I waited and waited and waited. My Qi pool only filled with the slow, steady drip, drip of Qi coming in from outside of me. It was during this time that I discovered a wonderful ability inherent to the form I was currently inhabiting. I assumed I was a rock, gem, or jewel of some kind and was not biological in nature, as I would surely be dead by now if I was. That ability was to affect how I perceived time. By focusing on the drip of Qi coming into me and a lot of wishing it was full already, I noticed it seemed to speed up. The drips came at the same intervals and intensity but faster and faster by my perception. Then, through experimentation, I could make the time between drips last longer and longer. In computer terms, I was adjusting my frame rate, the process by which I perceived the flow of time.

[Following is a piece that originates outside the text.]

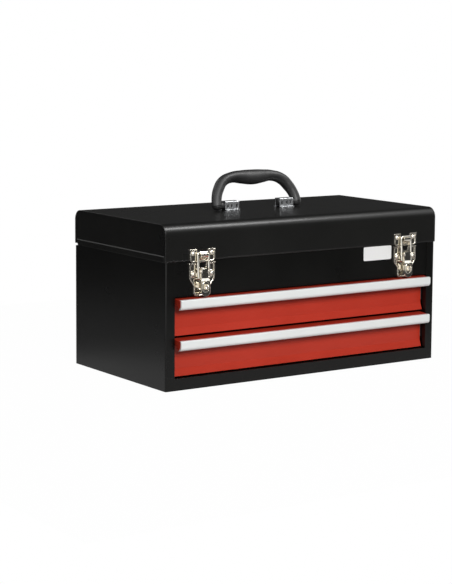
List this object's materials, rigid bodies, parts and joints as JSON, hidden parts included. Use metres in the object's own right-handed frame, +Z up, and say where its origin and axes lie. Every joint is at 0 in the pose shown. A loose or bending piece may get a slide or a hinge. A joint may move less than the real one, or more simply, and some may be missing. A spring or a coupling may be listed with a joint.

"Thank the heavens," I tried to say once more upon figuring this out; it didn't work. Same problem as last time, no vocal cords, no flesh, no air, no squishy bits.
So quickly, at least from my perspective, my Qi pool was full once more.
During this accelerated time as well, I became aware of what I was calling my internal subconscious map. This was the mental-physical representation of all of the subconscious processes my current body was handling. The space that I had hollowed out took up a tiny portion of this vast black backdrop. It gave me the ability to see the alcove that I had created. I was aware of everything inside of it, but keeping the three-dimensional 360-degree observational view was very disorienting, considering I had spent close to 30 years of my life with binocular vision. So, I quickly learned to form the same kind of vision within my mental landscape. I was also able to see Qi, well, more precisely, three distinct forms of energy that were present within the alcove I had created.
The first was what I was going to call my dungeon influence. The composite energy that made up my body, core space, my Qi that had bonded permanently with the surrounding space, me. The second was the active effect of Qi, or the Qi that came from inside of me that I used to influence the world around me. The third and final was unattenuated Qi. Raw or wild Qi that filtered in from outside of my dungeon influence but was not under my direct control.
With my Qi full, I became aware of a feeling of increasing pressure. It felt much the same as when you dive into a swimming pool and swim to the bottom. Tolerable at first but continuing to gradually increase in pressure over time. I returned my frame rate back to normal and could feel the increasing pressure. Along with the increase in pressure came a feeling of a deep instinctual need to relieve the pressure, like when you have to pee really bad. Deciding that it was probably best to follow whatever ingrained instincts I was given by whatever it was that brought me here, I continued expanding my alcove.
Doubling the size of my domed alcove, I had expended 50% of my Qi once more. The pressure that I had been feeling was almost instantly alleviated and did not begin building up as fast as it had when my Qi was at 100%. I realized that this meant that I would be in a continual cycle of expanding and regenerating my Qi, and if I stopped for too long, It felt like something bad would happen.